Pun Risma sampai melakukan pendekatan ke anggota DPR RI, Pramono Anung, agar permintaannya segera dikabulkan supaya Covid-19 di Surbaya bisa cepat menurun di tengah berita akan diaplikasikannya kebijakan New Normal oleh Jokowi di bulan Juni mendatang.
Kemarahan dari Risma pun dianggap wajar karena banyak warganya yang menanti untuk dites. Apalagi Surabaya adalah pusat dari Jawa Timur sehingga banyak yang berpikiran bahwa Surabaya harusnya yang didahulukan.
Sementara kubu yang membenarkan Khofifah beranggapan bahwa Khofifah sudah mengirimkan surat permohonan PCR terlebih dahulu kepada Gugus Tugas Covid-19 pusat sebelum Risma mengirimkannya kepada BNPB Jatim.
Duh, ada-ada saja. Padahal saat ini bukan musim Pilpres atau Pilkada Jatim, jadi buat apa menjatuhkan karakter seseorang dan buat apa cari muka di tengah bencana pandemi?
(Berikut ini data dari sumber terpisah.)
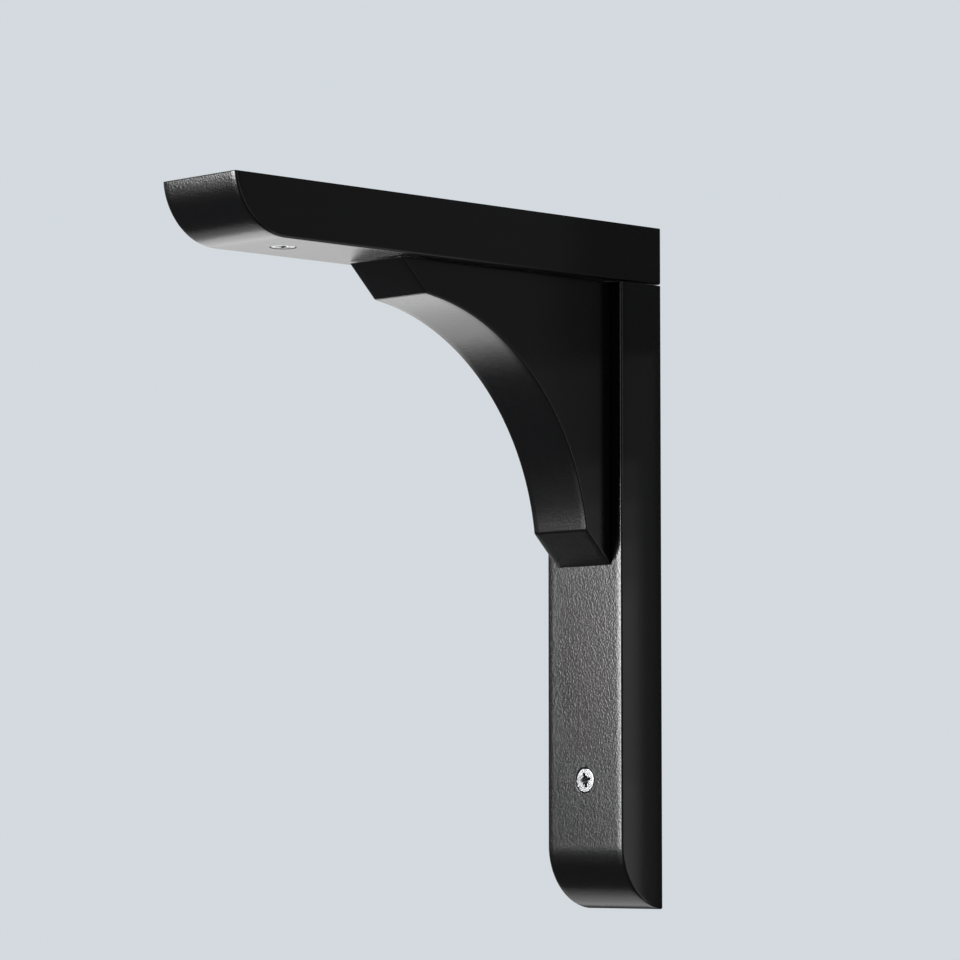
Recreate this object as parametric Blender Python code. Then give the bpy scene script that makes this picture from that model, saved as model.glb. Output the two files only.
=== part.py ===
"""Shelf bracket: two bars, the curved brace in the corner between them, and the screws through the bars.

Metres, +Z up. The bracket's flat back lies in the plane Y = 0 and it reaches out along -Y. The origin is
the middle of the post's back face, and X = 0 is the plane of symmetry.
"""
import math

import bmesh
import bpy

# Overall sizes
HEIGHT = 0.221
REACH = 0.1825
JOINT_GAP = 0.0003

# Bars: both are cut from the same stock. The free end is rounded over, by a little more than the thickness
BAR_WIDTH = 0.034
BAR_THICKNESS = 0.0185
END_RADIUS = 0.0206
BAR_EDGE_RADIUS = 0.0008
END_STEPS = 24

# Brace: sawn from a square blank, with the arc swung from the blank's outer corner
BRACE_WIDTH = 0.0243
BRACE_LEG = 0.0917
BRACE_TIP_CUT = 0.0107
BRACE_EDGE_RADIUS = 0.0006
ARC_STEPS = 36

# Edges of the faces that are glued, or that lie against something, are only broken, to this share
CONTACT_EDGE_SHARE = 0.5
EDGE_STEPS = 4
SHARP_ANGLE = math.radians(30)
FLAT_TOLERANCE = 0.000001

# Screws: countersunk, with a cross recess that has small flutes between its wings
HEAD_CONE_ANGLE = math.radians(45)
HEAD_RADIUS = 0.0038
HEAD_RIM = 0.0003
HEAD_SINK = 0.00015
SHANK_RADIUS = 0.002
SCREW_CLEARANCE = 0.0003
CUTTER_OVERRUN = 0.001
ROUND_STEPS = 48

RECESS_ARMS = 8
RECESS_DEPTH = 0.0024
RECESS_FLOOR_SCALE = 0.5
WING_REACH = 0.00235
WING_HALF_WIDTH = 0.0005
FLUTE_REACH = 0.0016
FLUTE_HALF_WIDTH = 0.00025
VALLEY_REACH = 0.00125

POST_SCREW_HEIGHT = 0.0415
POST_SCREW_TURN = math.radians(13)
ARM_SCREW_OFFSET = 0.1486
ARM_SCREW_TURN = math.radians(35)

# Places that follow from the sizes
POST_LENGTH = HEIGHT - BAR_THICKNESS - JOINT_GAP
POST_TOP = POST_LENGTH / 2
ARM_TOP = POST_TOP + JOINT_GAP + BAR_THICKNESS
SCREW_LENGTH = BAR_THICKNESS - SCREW_CLEARANCE

# Finishes: colour, roughness, metallic
BLACK_LACQUER = ((0.012, 0.012, 0.013, 1.0), 0.35, 0.0)
BRIGHT_ZINC = ((0.72, 0.73, 0.74, 1.0), 0.3, 1.0)


def clear_scene():
    for obj in list(bpy.data.objects):
        bpy.data.objects.remove(obj, do_unlink=True)


def make_material(name, finish):
    colour, roughness, metallic = finish
    material = bpy.data.materials.new(name)
    material.use_nodes = True
    shader = material.node_tree.nodes["Principled BSDF"]
    shader.inputs["Base Color"].default_value = colour
    shader.inputs["Roughness"].default_value = roughness
    shader.inputs["Metallic"].default_value = metallic
    return material


def add_object(name, bm):
    """Turn a bmesh into an object whose faces point out and whose round stretches are shaded smooth."""
    bmesh.ops.recalc_face_normals(bm, faces=bm.faces[:])
    mesh = bpy.data.meshes.new(name)
    bm.to_mesh(mesh)
    bm.free()
    mesh.shade_smooth()
    mesh.set_sharp_from_angle(angle=SHARP_ANGLE)
    obj = bpy.data.objects.new(name, mesh)
    bpy.context.scene.collection.objects.link(obj)
    return obj


def loft(name, rings):
    """A closed solid through rings of points that all have the same number of points."""
    bm = bmesh.new()
    loops = [[bm.verts.new(point) for point in ring] for ring in rings]
    bm.faces.new(loops[0])
    bm.faces.new(loops[-1])
    for loop, following in zip(loops, loops[1:]):
        for index in range(len(loop)):
            after = (index + 1) % len(loop)
            bm.faces.new((loop[index], loop[after], following[after], following[index]))
    return add_object(name, bm)


def weigh_edges(mesh):
    """Give sharp edges their share of the rounding: less in the contact faces, at local Y = 0 and Z = 0."""
    bm = bmesh.new()
    bm.from_mesh(mesh)
    weights = bm.edges.layers.float.new("bevel_weight_edge")
    for edge in bm.edges:
        if edge.calc_face_angle() > SHARP_ANGLE:
            farthest = [max(abs(vert.co[axis]) for vert in edge.verts) for axis in (1, 2)]
            in_contact_face = min(farthest) < FLAT_TOLERANCE
            edge[weights] = CONTACT_EDGE_SHARE if in_contact_face else 1.0
    bm.to_mesh(mesh)
    bm.free()


def sawn_piece(name, side_view, width, edge_radius, location, finish):
    """A piece of one side view in (y, z), sawn to a width across X, with all its edges rounded."""
    sides = [[(x, y, z) for y, z in side_view] for x in (-width / 2, width / 2)]
    piece = loft(name, sides)
    piece.location = location
    weigh_edges(piece.data)
    bevel = piece.modifiers.new("Rounded edges", 'BEVEL')
    bevel.width = edge_radius
    bevel.segments = EDGE_STEPS
    bevel.limit_method = 'WEIGHT'
    piece.data.materials.append(make_material(name, finish))
    return piece


def cut(piece, cutter):
    cutter.hide_render = True
    cutter.display_type = 'WIRE'
    boolean = piece.modifiers.new(cutter.name, 'BOOLEAN')
    boolean.operation = 'DIFFERENCE'
    boolean.solver = 'EXACT'
    boolean.object = cutter


def arc_points(centre, radius, start, end, steps):
    """Points on an arc, both ends included."""
    angles = [start + (end - start) * step / steps for step in range(steps + 1)]
    return [(centre[0] + radius * math.cos(a), centre[1] + radius * math.sin(a)) for a in angles]


def bar_side_view(length):
    """A bar seen from the side: (distance along it, distance through it), rounded over at the free end."""
    start = math.asin((END_RADIUS - BAR_THICKNESS) / END_RADIUS)
    centre = (length - END_RADIUS * math.cos(start), BAR_THICKNESS - END_RADIUS)
    round_end = arc_points(centre, END_RADIUS, start, math.pi / 2, END_STEPS)
    return [(0, 0), *round_end, (0, BAR_THICKNESS)]


def brace_side_view():
    """The brace seen from the side: (distance out, distance down) from its square inner corner."""
    long_side = BRACE_LEG - BRACE_TIP_CUT
    radius = math.hypot(long_side, BRACE_TIP_CUT)
    lean = math.atan2(BRACE_TIP_CUT, long_side)
    centre = (BRACE_LEG, BRACE_LEG)
    arc = arc_points(centre, radius, -math.pi / 2 - lean, -math.pi + lean, ARC_STEPS)
    return [(0, 0), (BRACE_LEG, 0), *arc, (0, BRACE_LEG)]


def make_arm():
    side_view = [(-along, -through) for along, through in bar_side_view(REACH)]
    return sawn_piece("arm", side_view, BAR_WIDTH, BAR_EDGE_RADIUS, (0, 0, ARM_TOP), BLACK_LACQUER)


def make_post():
    side_view = [(-through, -along) for along, through in bar_side_view(POST_LENGTH)]
    return sawn_piece("post", side_view, BAR_WIDTH, BAR_EDGE_RADIUS, (0, 0, POST_TOP), BLACK_LACQUER)


def make_brace():
    side_view = [(-out, -down) for out, down in brace_side_view()]
    inner_corner = (0, -BAR_THICKNESS - JOINT_GAP, POST_TOP)
    return sawn_piece("brace", side_view, BRACE_WIDTH, BRACE_EDGE_RADIUS, inner_corner, BLACK_LACQUER)


def turned_rings(profile):
    """Rings about Z through a profile of (radius, height) points."""
    angles = [2 * math.pi * step / ROUND_STEPS for step in range(ROUND_STEPS)]
    return [[(r * math.cos(a), r * math.sin(a), z) for a in angles] for r, z in profile]


def screw_rings(top, bottom, clearance):
    """A screw driven down -Z from the surface at height 0. The clearance widens it evenly, for its hole."""
    shoulder = -HEAD_SINK - HEAD_RIM - clearance * math.tan(HEAD_CONE_ANGLE / 2)
    neck = shoulder - (HEAD_RADIUS - SHANK_RADIUS) / math.tan(HEAD_CONE_ANGLE)
    head = HEAD_RADIUS + clearance
    shank = SHANK_RADIUS + clearance
    return turned_rings([(head, top), (head, shoulder), (shank, neck), (shank, bottom)])


def recess_ring(height, turn):
    """The cross recess at one height: long wings and short flutes by turns, narrowing with depth."""
    scale = 1 + (1 - RECESS_FLOOR_SCALE) * (height + HEAD_SINK) / RECESS_DEPTH
    ring = []
    for index in range(RECESS_ARMS):
        is_wing = index % 2 == 0
        reach, half_width = (WING_REACH, WING_HALF_WIDTH) if is_wing else (FLUTE_REACH, FLUTE_HALF_WIDTH)
        direction = turn + index * 2 * math.pi / RECESS_ARMS
        valley = direction + math.pi / RECESS_ARMS
        lean = math.atan2(half_width, reach)
        corner = math.hypot(reach, half_width)
        outline = [(corner, direction - lean), (corner, direction + lean), (VALLEY_REACH, valley)]
        for radius, angle in outline:
            ring.append((scale * radius * math.cos(angle), scale * radius * math.sin(angle), height))
    return ring


def make_screw(name, bar, location, rotation, turn):
    """A screw through a bar, with the hole that it sits in. It ends level with the bar's far face."""
    screw = loft(name, screw_rings(-HEAD_SINK, -SCREW_LENGTH, 0))
    recess = loft(name + "_recess", [recess_ring(CUTTER_OVERRUN, turn), recess_ring(-RECESS_DEPTH, turn)])
    hole = loft(name + "_hole", screw_rings(CUTTER_OVERRUN, -BAR_THICKNESS - CUTTER_OVERRUN, SCREW_CLEARANCE))
    for piece in (screw, recess, hole):
        piece.location = location
        piece.rotation_euler = rotation
    cut(screw, recess)
    cut(bar, hole)
    screw.data.materials.append(make_material(name, BRIGHT_ZINC))
    return screw


clear_scene()
arm = make_arm()
post = make_post()
brace = make_brace()

# The screw through the post is driven along +Y, and the one through the arm along +Z
post_screw_place = (0, -BAR_THICKNESS, POST_TOP - POST_LENGTH + POST_SCREW_HEIGHT)
post_screw = make_screw("post_screw", post, post_screw_place, (math.pi / 2, 0, 0), POST_SCREW_TURN)
arm_screw_place = (0, -ARM_SCREW_OFFSET, ARM_TOP - BAR_THICKNESS)
arm_screw = make_screw("arm_screw", arm, arm_screw_place, (math.pi, 0, 0), ARM_SCREW_TURN)

bracket = bpy.data.objects.new("shelf_bracket", None)
bpy.context.scene.collection.objects.link(bracket)
for piece in (arm, post, brace, post_screw, arm_screw):
    piece.parent = bracket
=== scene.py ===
"""Looks of the shelf bracket: black lacquered bars and brace, bright zinc screws, plain studio light."""
import math

import bpy
from mathutils import Euler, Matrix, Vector


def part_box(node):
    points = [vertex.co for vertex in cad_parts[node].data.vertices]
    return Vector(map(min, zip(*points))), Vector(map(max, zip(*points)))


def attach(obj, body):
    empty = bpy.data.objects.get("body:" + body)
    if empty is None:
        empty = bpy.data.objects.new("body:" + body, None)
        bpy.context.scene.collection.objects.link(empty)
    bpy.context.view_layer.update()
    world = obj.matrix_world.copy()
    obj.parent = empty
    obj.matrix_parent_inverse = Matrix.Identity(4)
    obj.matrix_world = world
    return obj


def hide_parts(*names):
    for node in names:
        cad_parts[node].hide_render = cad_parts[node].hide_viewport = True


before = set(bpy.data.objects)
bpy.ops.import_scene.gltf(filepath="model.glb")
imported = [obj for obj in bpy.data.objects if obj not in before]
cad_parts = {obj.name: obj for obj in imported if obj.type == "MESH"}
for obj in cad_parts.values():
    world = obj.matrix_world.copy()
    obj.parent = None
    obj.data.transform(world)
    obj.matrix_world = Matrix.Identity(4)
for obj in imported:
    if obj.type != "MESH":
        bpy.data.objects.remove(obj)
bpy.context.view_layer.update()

# Camera: a long lens, level with the lower half of the bracket and well to its right. It looks up a little.
CAMERA_PLACE = (0.98995, -1.01672, -0.0768)
CAMERA_AZIMUTH = math.radians(46.138)
CAMERA_PITCH = math.radians(4.653)
CAMERA_LENS = 162.99
bpy.ops.object.camera_add(location=CAMERA_PLACE, rotation=(math.pi / 2 + CAMERA_PITCH, 0, CAMERA_AZIMUTH))
camera = bpy.context.object
camera.name = "camera"
camera.data.lens = CAMERA_LENS
bpy.context.scene.camera = camera

# Arm: the level bar, planed from straight-grained wood. Its free end is rounded over below. All its edges
# are eased, those of its top and back faces less. It lies over the end of the post and is glued to it, and
# then the whole bracket is sprayed with black satin lacquer, which dries with a finely pebbled surface.
END_RADIUS = 0.0206
END_STEPS = 40
PLANING_ALLOWANCE = 0.002
BAR_EDGE_RADIUS = 0.0008
CONTACT_EDGE_SHARE = 0.5
EDGE_STEPS = 6
SHARP_ANGLE = math.radians(30)
PLACE_TOLERANCE = 0.00002
Y, Z = 1, 2

# Its screw hole is countersunk, and the screw sits in it with a little room all round
HEAD_RADIUS = 0.0038
HEAD_SINK = 0.00015
HEAD_RIM = 0.0003
HEAD_CONE_ANGLE = math.radians(45)
SHANK_RADIUS = 0.002
HOLE_CLEARANCE = 0.0003
HOLE_EDGE_RADIUS = 0.00025
EASING_STEPS = 3
CUTTER_OVERRUN = 0.001
TURNED_STEPS = 96


def pick(piece):
    """Make a piece the only one that is selected, and the active one."""
    bpy.ops.object.select_all(action='DESELECT')
    piece.select_set(True)
    bpy.context.view_layer.objects.active = piece


def open_with(piece, kind, wanted):
    """Open a piece in edit mode with those of its vertices, edges or faces selected that are wanted."""
    pick(piece)
    bpy.ops.object.mode_set(mode='EDIT')
    bpy.ops.mesh.select_mode(type=kind)
    bpy.ops.mesh.select_all(action='DESELECT')
    bpy.ops.object.mode_set(mode='OBJECT')
    mesh = piece.data
    parts = {'VERT': mesh.vertices, 'EDGE': mesh.edges, 'FACE': mesh.polygons}[kind]
    for part in parts:
        part.select = wanted(part)
    bpy.ops.object.mode_set(mode='EDIT')


def close_edit():
    bpy.ops.object.mode_set(mode='OBJECT')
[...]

Netizen memang maha benar. Seolah-olah Covid-19 ini adalah drama panggung perpolitikan di Indonesia. Padahal semua elemen harusnya saling bersinergi baik antara kota, daerah dan pusat.
Akhirnya BNPBÂ memberikan klarifikasinya, dengan tidak membela Risma atau Khofifah. Menurutnya, mobil PCR itu tidak untuk Surabaya saja melainkan untuk semua daerah di Jawa Timur.
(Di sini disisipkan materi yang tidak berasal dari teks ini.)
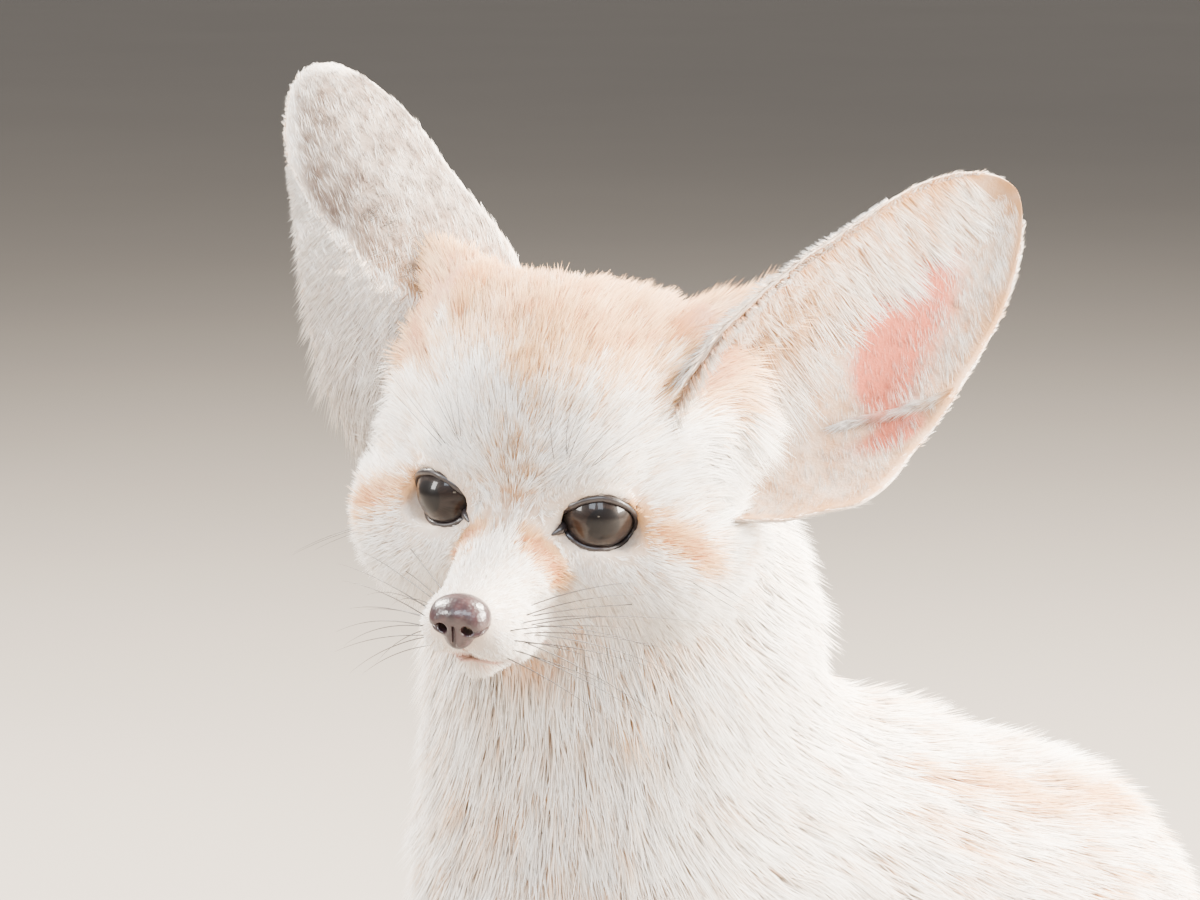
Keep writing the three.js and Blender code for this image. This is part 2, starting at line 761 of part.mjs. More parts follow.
// The left legs, which are mirrored for the right.
const legLevels = (top) => [...lines(-9, 18, 4.2), ...lines(28, top, 11)];
const legs = {
  foreleg: surfaceOf(forepawForm(1), [lines(2, 58, 4.2), lines(-56, 44, 5), legLevels(128)]),
  hind_foot: surfaceOf(hindFootForm(1), [lines(16, 72, 4.2), lines(-14, 130, 5, 11, 34), legLevels(78)]),
};

function legSolid(kind, side) {
  const whole = side > 0 ? legs[kind] : flipped(legs[kind]).scale(-1, 1, 1);
  return largest(solid(whole).subtract(bodyShell).subtract(floorCut));
}

const belowNeck = (made) => made.trimByPlane(neckNormal.clone().negate().toArray(), -neckLevel);
const thighRoom = joinAll(bothSides((s) => thighWedge(s, gap)));
const trunk = belowNeck(bodySolid.subtract(headShell)).subtract(thighRoom);
const neckWithRuff = joinAll([above(gap)(bodyCore), ...ruffLocks()]);
parts.torso = largest(trunk.trimByPlane([0, -1, 0], -rumpAt));
parts.rump = largest(trunk.trimByPlane([0, 1, 0], rumpAt + gap));
parts.neck = largest(neckWithRuff.subtract(headShell).subtract(belowNeck(bodyShell)));
for (const side of [1, -1]) {
  const name = side > 0 ? "left" : "right";
  parts["thigh_" + name] = largest(bodySolid.intersect(thighWedge(side, 0)));
  parts["foreleg_" + name] = legSolid("foreleg", side);
  parts["hind_foot_" + name] = legSolid("hind_foot", side);
}
// The three lengths of the tail, with the later ones cut back by the gap.
const tailParts = ["tail_base", "tail_middle", "tail_tip"];
const tailWhole = tailParts.map((name, i) => {
  const ends = [tailCuts[i], tailCuts[i + 1]];
  return joinAll([tailCorePiece(...ends), ...tailLocks(...ends)]);
});
tailParts.forEach((name, i) => {
  let made = tailWhole[i].subtract(bodyShell).subtract(floorCut);
  if (i > 0) made = cutAcross(made, tailCuts[i], gap, true);
  parts[name] = largest(made);
});

// Colours of the bare parts; the rest is coat.
const coatColour = 0xf0e4d4;
const colours = {
  nose: 0x6f5658,
  eye_left: 0x2a201c,
  eye_right: 0x2a201c,
  tail_tip: 0x3a2c26,
};

// The box of the whole fox, whose bottom centre becomes the origin.
const whole = new THREE.Box3();
for (const made of Object.values(parts)) {
  const { min, max } = made.boundingBox();
  whole.expandByPoint(vec(min)).expandByPoint(vec(max));
}
const centre = whole.getCenter(new THREE.Vector3());

const fox = new THREE.Group();
for (const [name, made] of Object.entries(parts)) {
  const material = new THREE.MeshStandardMaterial({ color: colours[name] ?? coatColour, roughness: 0.9 });
  const geometry = bareGeometry(made).translate(-centre.x, -centre.y, -whole.min.z);
  geometry.computeVertexNormals();
  const mesh = new THREE.Mesh(geometry, material);
  mesh.name = name;
  fox.add(mesh);
}

export default fox;
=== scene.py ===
import math
import bpy
import numpy as np
from mathutils import Matrix, Vector


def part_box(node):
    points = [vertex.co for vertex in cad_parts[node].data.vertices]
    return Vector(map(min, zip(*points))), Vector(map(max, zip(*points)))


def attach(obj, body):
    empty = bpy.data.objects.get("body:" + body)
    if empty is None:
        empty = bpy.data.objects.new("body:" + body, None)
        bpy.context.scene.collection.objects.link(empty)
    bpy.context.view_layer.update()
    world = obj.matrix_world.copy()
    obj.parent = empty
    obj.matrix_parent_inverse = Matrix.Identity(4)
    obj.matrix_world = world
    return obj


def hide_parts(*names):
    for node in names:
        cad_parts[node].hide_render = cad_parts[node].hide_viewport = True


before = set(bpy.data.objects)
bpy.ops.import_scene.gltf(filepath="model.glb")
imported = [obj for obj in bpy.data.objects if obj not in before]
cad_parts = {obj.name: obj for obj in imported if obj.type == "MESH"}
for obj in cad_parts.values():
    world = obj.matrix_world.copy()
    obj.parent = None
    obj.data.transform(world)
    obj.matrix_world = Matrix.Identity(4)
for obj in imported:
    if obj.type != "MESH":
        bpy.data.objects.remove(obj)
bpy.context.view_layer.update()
random = np.random.default_rng(41)

# The fox's own places are in millimetres, as in the CAD source: x to its left, y to its tail, z up.
mm = 0.001
headPlace = np.array([30.5, -37.9, 222.0])
headAngles = {"turn": 42.5, "noseDown": 14, "lean": 6}
eye = {
    "radius": 7.6, "centre": (14.8, 6.7, 0), "turnOut": 28, "slant": -1,
    "opening": (6.9, 5.2), "square": 2.1, "drop": 0.5, "fall": 0.17,
}


def turned(angle, axis):
    return np.array(Matrix.Rotation(math.radians(angle), 3, axis))


headTurn = turned(headAngles["turn"], "Z") @ turned(headAngles["noseDown"], "X")
headTurn = headTurn @ turned(headAngles["lean"], "Y")


def toHead(p):
    return (p - headPlace) @ headTurn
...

Apalagi banyak juga wilayah lain di luar Surabaya yang meminta mobil PCR tersebut sementara mobil PCR yang tersedia juga terbatas. Yah namanya banyak yang minta. Â
Sementara untuk kasus Surabaya ini diduga ada miskomunikasi yang tidak terjalin dengan baik antara Pemprov dengan Pemkot.
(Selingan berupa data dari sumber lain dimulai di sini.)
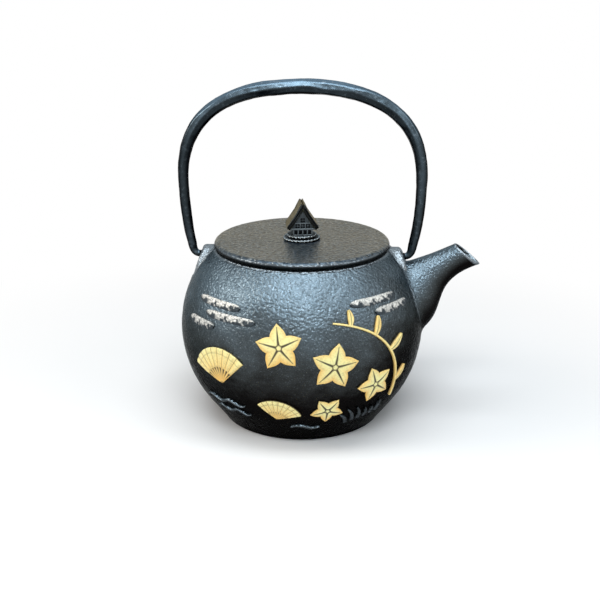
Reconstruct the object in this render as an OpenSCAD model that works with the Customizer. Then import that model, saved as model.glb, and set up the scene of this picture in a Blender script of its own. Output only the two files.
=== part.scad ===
// Cast iron teapot: a round cast body with a lofted spout, arched lugs, a swinging bail,
// a flat lid with a thatched farmhouse knob, and a stainless infuser that lifts out.
// The spout points along +X, the bail turns about X, and the origin is the middle of the foot.

/* [Body] */
// Largest outer radius of the body
body_r = 70; // [62:0.5:80]
// Height of the widest ring of the body
belly_z = 54.5; // [50:0.5:60]
// Height from the belly to where the upper shape would close
upper_b = 65.3; // [61:0.1:72]
// Depth from the belly to where the lower shape would close
lower_b = 68; // [64:0.5:74]
// Height of the flat rim of the mouth
rim_z = 100.2; // [96:0.1:104]
// Thickness of the cast wall
wall_t = 3.4; // [2.6:0.1:4.4]
// Width of the flat rim round the mouth
rim_w = 7; // [6:0.5:9]
// Height of the inward lip round the mouth
lip_h = 3.5; // [2.5:0.1:5]
// Thickness of the enamel inside
enamel_t = 0.4; // [0.2:0.05:0.8]

/* [Foot] */
// Outer radius of the foot ring
foot_r = 45.3; // [40:0.1:48]
// Width of the foot ring
foot_w = 5; // [3:0.5:9]
// Depth of the recess inside the foot ring
foot_recess = 1.2; // [0.6:0.1:2]
// Height where the foot runs into the round body
foot_top = 12; // [8:0.5:16]
// Thickness of the floor
floor_t = 3.6; // [3:0.1:5]

/* [Spout] */
// Height where the top of the spout leaves the shoulder
spout_root_top = 91; // [88:0.5:92]
// Height where the underside of the spout leaves the belly
spout_root_low = 50.5; // [46:0.5:56]
// How far the underside of the spout swells out from the belly
spout_swell = 19.2; // [14:0.2:22]
// How far that swell rises over the root
spout_rise = 13.3; // [10:0.1:16]
// How far below the lip the neck of the underside lies
spout_neck_drop = 12.1; // [9:0.1:14]
// How far the spout reaches into the belly before it is cut off there
spout_sink = 5; // [4:0.5:7]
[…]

Kalau sudah begini adanya, apakah seorang pemimpin harus marah-marah dengan nada bicara tinggi? Atau memang marah-marah (marah dalam arti bentuk ketegasan) ini sangat dibutuhkan untuk agar Covid-19 ini cepat berlalu?
Namanya manusia, pasti wajarlah kadang marah. Namun yang tidak etis itu adalah mereka yang menyalahkan orang lain tanpa duduk bersama membicarakannya secara baik-baik.
Saya tidak menyalahkan Risma maupun Khofifah, hanya saja kadang media memperbesar masalah yang tadinya kecil menjadi besar.